Every restaurant on the island seems to have a different Sangria recipe ranging from watery fruit juice to a “blow your head off” concoction with Cointreau thrown into the mix. And in between, there are several really excellent varieties of the drink, which has become synonymous with enjoyment in the sunshine.
Here’s our Lanzarote Information Sangria – we’re not saying it’s any better than anyone else’s, but we like it and we’ve spent a few years diligently researching to get it to our taste!
A bottle of red wine. Quite obviously a Spanish wine, we generally go for a full bodied wine, like a Tempranillo.

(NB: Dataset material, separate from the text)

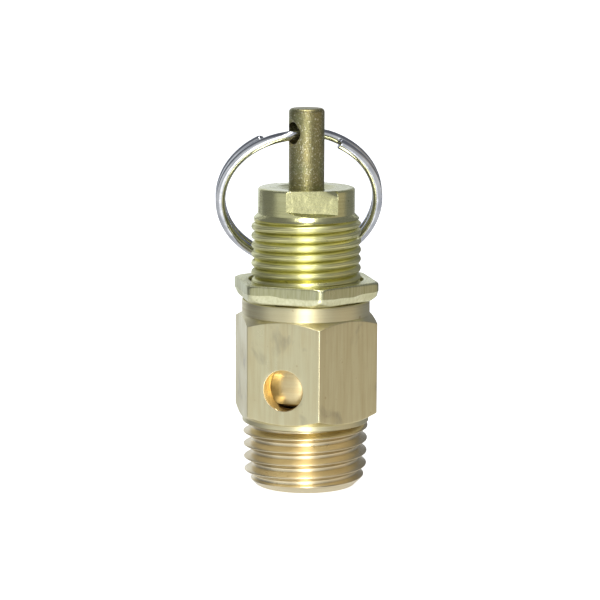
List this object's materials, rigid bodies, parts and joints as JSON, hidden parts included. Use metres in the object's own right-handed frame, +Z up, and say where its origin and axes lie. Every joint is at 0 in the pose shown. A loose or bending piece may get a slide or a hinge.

Fruit garnish – an apple, a lemon, an orange (all sliced) and some grapes
Some fresh mint leaves
The Juice of a lemon or lime
100ML Sugar syrup – make it by adding equal quantities of sugar and water to a pan and boiling for a few minutes. It keeps in the fridge.
Put the glasses you are going to use in the freezer an hour before serving.
Add the sliced fruit, a few mint leaves and lots of ice to a large jug.
Pour over the lemon or lime juice, the sugar syrup and then the wine.
Stir vigorously to mix and cool.
Top up with Cava and you have your Sangria!
Use the frozen glasses, wipe a lemon around the rim of each, put one ice cube and a grape into the glass and serve.
Put a wooden spoon in the jug so people can pour without getting loads of ice and fruit in their glasses.
Whoever washes up is allowed to eat the fruit.
Sit back, put your feet up, grab a good book, and enjoy!